DemonDoug-Alstry is MUCH MORE Bearish
June 05, 2008
– Comments (3)
Demon, I couldn't make this stuff up if I tried. It is simply the facts and Alstry is all about facts and only the facts. And somepeople still want to build spec homes in CA??????
And as far as you looking 20 years out, you probably don't have to look much beyond November.
From Blogs Ben Jones' thehousingbubbleblog.com:
“As the housing slowdown and credit crunch metastasized through the economy, new vehicle sales in the state fell almost 19 percent in 2008’s first quarter compared to 2007’s first quarter, the California Motor Dealers Association said.”
“‘My family has owned this dealership for 71 years,’ said Bill Brunelli, director of operations at Central Chevrolet in Fremont. ‘I’ve been in the business all my life; I remember the oil embargo of the 1970s, and I’ve never seen anything like this. We used to sell 200 cars a month five years ago; now we may sell 20 or 30.’”
From ABC 7.com. “It’s a sign of the times — some very hard times. Bankruptcy filings are up, and in Orange County they are skyrocketing. One development Eyewitness News visited in Orange County is supposed to be a sprawling collection of new houses and townhomes.”
“But the only thing sprawling these days across the empty fields are the weeds. The real estate market is withering.”
“‘You can probably drive around most of Southern California and see real estate development projects that have, frankly, just stopped,’ said bankruptcy attorney Jim Bastian.”
“Bankruptcy filings in Southern California are skyrocketing. The latest year-to-year numbers for April show bankruptcies in L.A. County are up 92 percent. In Riverside County, they’re even worse at 125 percent. In Orange County, statistics show bankruptcies are up a staggering 153 percent.”
“‘It’s going to get worse before it gets better,’ said Bastian. ‘Most of the people that I’ve talked to, and if you talk to experts in the industry, they’ll tell you it might be 2010 or 2011 before we see prices get back to where they were even three or four years ago.’”
“‘People who should not have been in this situation, where they’re buying a $400,000 or $500,000 house and having a mortgage payment of $4,000 or $5,000 per month, when they’re only making $25,000 or $35,000 a year,’ said Bastian.”
The Contra Costa Times. “Under water. Upside down. Negative equity. No matter the terminology to describe the erosion of home equity in the East Bay, the conclusion is inescapable: A local housing sector that once was remarkable for how high it could soar has plunged into the depths.”
“About two out of three East Bay homes that were bought since 2005 are now worth less than the mortgages on the houses, according to a Zillow.com study.”

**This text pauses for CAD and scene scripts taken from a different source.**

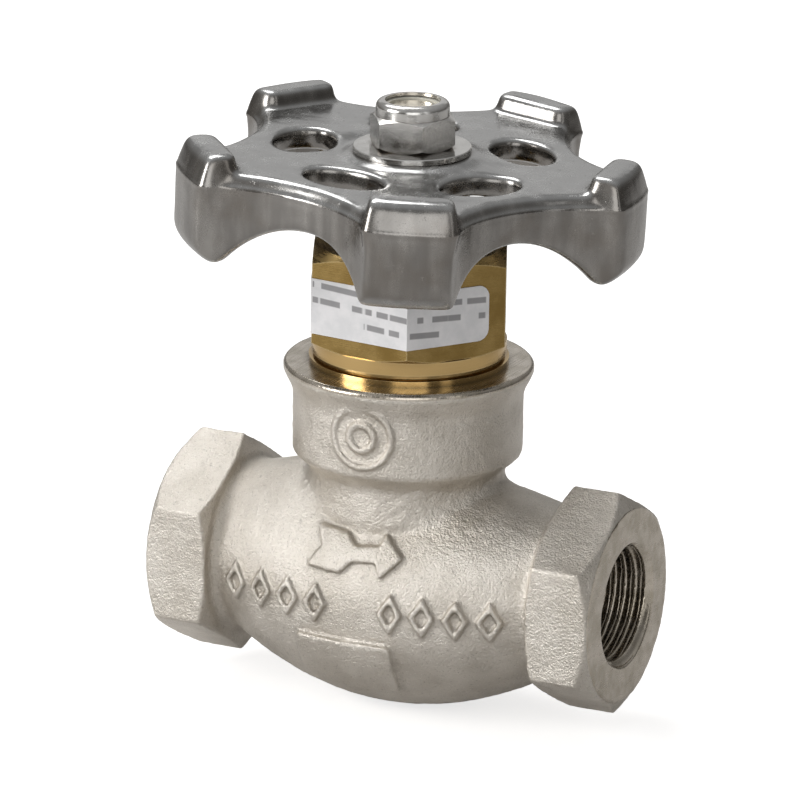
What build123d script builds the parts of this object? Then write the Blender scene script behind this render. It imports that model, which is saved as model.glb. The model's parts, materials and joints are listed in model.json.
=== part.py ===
from build123d import *
import os
from math import cos, radians, sin, sqrt, tan

# Globe valve, 1/2 inch threaded ends, spring-loaded packing, rising stem and handwheel.
# Millimetres, +Z up. The stem axis is Z and the pipe axis lies along X, with flow towards +X.
# The pieces are drawn with the pipe axis at height zero, then lifted by PIPE_Z, which puts the
# origin on the stem axis, level with the lowest point of the body. The valve is drawn closed.

os.makedirs("parts", exist_ok=True)

# Standard sizes
PIPE_PITCH = 25.4 / 14            # 1/2-14 taper pipe thread
PIPE_MINOR_R = 9.16               # tap-drill wall, and where the real crests are at the mouth
PIPE_THREAD_DEPTH = 1.2           # the real thread is 1.45 deep
PORT_DEPTH = 14.0                 # drilled depth of a port
PORT_PLAIN_LENGTH = 3.0           # drilled wall left plain behind the thread
PIPE_CREST_R = 9.36               # not a standard size: opened 0.2 to part the crests from the drilled wall
PORT_CHAMFER = 1.3
STEM_PITCH = 25.4 / 12            # stem drive thread, 12 per inch
STEM_THREAD_R = 7.94
BONNET_PITCH = 25.4 / 16
TOP_THREAD_PITCH = 25.4 / 24      # 5/16-24 end of the stem
TOP_THREAD_R = 3.95

# Fits
RUN = 0.05                        # radial clearance of parts that turn or slide
THREAD_GAP = 0.04                 # male crest to the plain female bore

# Body
HEX_AF = 33.34                    # 1-5/16 in. wrench hexagon
FACE_X = 40.5                     # end face to centre
HEX_BACK_X = 29.3                 # where the flats of the hexagon begin
HEX_CHAMFER_X = 2.0               # length of the corner chamfer at the end face
HEX_FACE_R = 16.2                 # circle left on the end face by the chamfer
HEX_BACK_CHAMFER_X = 1.1
BELLY_R = 20.2                    # belly section radius at the centre
BELLY_END_R = 15.0                # belly section radius at BELLY_HALF
BELLY_HALF = 26.0
BELLY_DROP = 2.2                  # how far the belly hangs below the pipe axis
PIPE_Z = BELLY_R + BELLY_DROP     # height of the pipe axis above the lowest point
NECK_R = 15.8
NECK_FILLET = 1.2
ROOT_FILLET = 1.5                 # where the belly runs into the back of a hexagon
COLLAR_R = 19.15
COLLAR_BOTTOM_Z = 21.4
LIP_R = 20.8
BODY_TOP_Z = 36.7
SOCKET_R = 14.29                  # bonnet socket
SOCKET_BOTTOM_Z = 19.0
CHAMBER_R = 12.0                  # chamber above the seat
CHAMBER_FLOOR_Z = 3.4
SEAT_Z = 4.5
SEAT_BORE_R = 6.35
SEAT_OUTER_R = 8.4
LOWER_CHAMBER_R = 8.5
PASSAGE_R = 6.3
MARK_RAISE = 0.95                 # height of the cast marks
EMBLEM_RAISE = 0.65

# Bonnet
BONNET_AF = 31.75                 # 1-1/4 in. hexagon
BONNET_HEX_TURN = -66.0           # direction of one corner of the bonnet hexagon
BONNET_HEX_Z = 40.7
BONNET_TOP_Z = 57.0
GASKET_THICKNESS = 1.0
STEM_ROOM_R = 9.6                 # lower bore that takes the raised disc holder
STEM_ROOM_TOP_Z = 27.0
BACKSEAT_Z = 40.6                 # shoulder that stops the open stem
BOX_FLOOR_Z = 43.0                # floor of the packing box
BOX_R = 7.9
GLAND_R = 8.75
GLAND_BOTTOM_Z = 52.9

# Stem and disc
JOURNAL_R = 4.76                  # 3/8 in. stem
BUTTON_R = 4.9
BUTTON_Z = 13.05
BUTTON_TOP_Z = 15.55
STEM_NECK_R = 3.3
THREAD_BOTTOM_Z = 20.5
THREAD_TOP_Z = 33.0
DRIVE_AF = 8.0                    # square for the handwheel
DRIVE_Z = 60.6
STEM_TOP_Z = 80.0
HOLDER_R = 9.2
HOLDER_TOP_Z = 19.0
DISC_R = 8.25
DISC_BOTTOM_Z = SEAT_Z + RUN
DISC_TOP_Z = 8.0

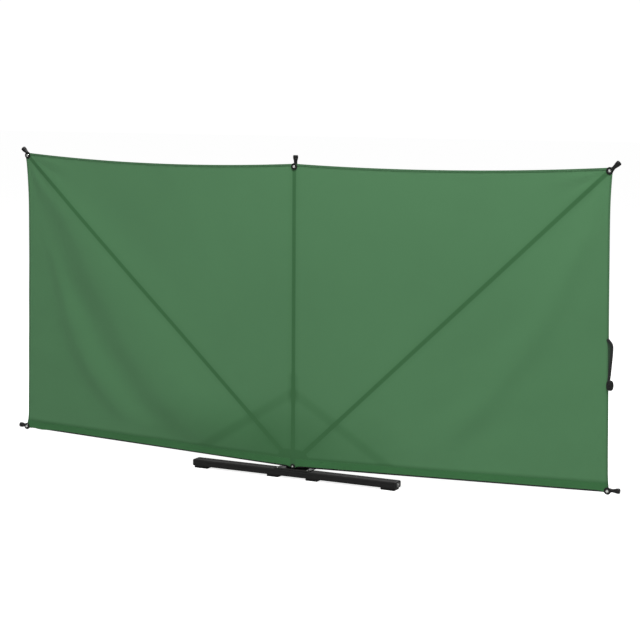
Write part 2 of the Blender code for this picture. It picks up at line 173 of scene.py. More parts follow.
def top_height(x, side):
    """Height of the top edge: a straight line between the eyelets, less a parabola that sags midway."""
    t = np.clip(np.abs(x) / CORNER_X, 0.0, 1.0)
    return EDGE_MARGIN + UPRIGHT_Z + t * (CORNER_Z - UPRIGHT_Z) - 4 * TOP_SAG[side] * t * (1 - t)


def side_reach(z, side):
    """Distance of a side edge from the middle: a straight line between the eyelets, less an inset that
    grows quickly above the lower corner and slowly below the upper one."""
    t = (z - LOWER_Z) / (CORNER_Z - LOWER_Z)
    above, below = np.maximum(z - LOWER_Z, 0.0), np.maximum(CORNER_Z - z, 0.0)
    inset = (1 - np.exp(-above / INSET_START["lower"])) * (1 - np.exp(-below / INSET_START["upper"]))
    return LOWER_X + t * (CORNER_X - LOWER_X) + EDGE_MARGIN - SIDE_INSET[side] * inset


def rounded_corner(before, corner, after, steps):
    """Points of a parabola from before to after that bends round the corner."""
    t = np.linspace(0.0, 1.0, steps)[:, None]
    return (1 - t) ** 2 * before + 2 * t * (1 - t) * corner + t**2 * after


def outline(side, side_steps=110, top_steps=150):
    """The edge of half the cloth as (distance from the middle, height), from its lower corner up the
    side, round the upper corner and along the top to the middle."""
    low_x = LOWER_X + EDGE_MARGIN
    low = np.array([low_x, hem_height(low_x)])
    high = np.array([CORNER_X + EDGE_MARGIN, CORNER_Z + EDGE_MARGIN])
    z = np.linspace(low[1] + CORNER_ROUND, high[1] - CORNER_ROUND, side_steps)
    flank = np.column_stack([side_reach(z, side), z])
    x = np.linspace(high[0] - CORNER_ROUND, 0.0, top_steps)
    top = np.column_stack([x, top_height(x, side)])
    start = low - (CORNER_ROUND, 0.0)
    lower_round = rounded_corner(start, low, flank[0], 5)
    upper_round = rounded_corner(flank[-1], high, top[0], 6)
    return np.concatenate([lower_round[:-1], flank[:-1], upper_round[:-1], top])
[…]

From Sacramento Landing Blog:
From the Associated Press:
Robert Lindsey was not surprised by new data last week that showed new home sales have fallen more than 40 percent from their peak almost three years ago. He can tell from his company's bank account. "We're literally losing money every month," said Lindsey, general manager of Signature Drywall Inc., in Sacramento, which installs drywall in new homes and apartments in the Sacramento and San Francisco areas. In 2005, the firm raked in some $30 million in sales. Last year, sales were less than half that, and this year Lindsey hopes he can make $8 million. "It's kind of like bleeding to death," he said.
...
In California alone, subcontractors have laid off, on average, up to 80 percent of their staff, according to the California Professional Association of Specialty Contractors in Sacramento, which mostly represents firms engaged in new home construction projects...Head hunters say workers have fled California for Utah, Texas and other states where there's a better chance to get work in homebuilding.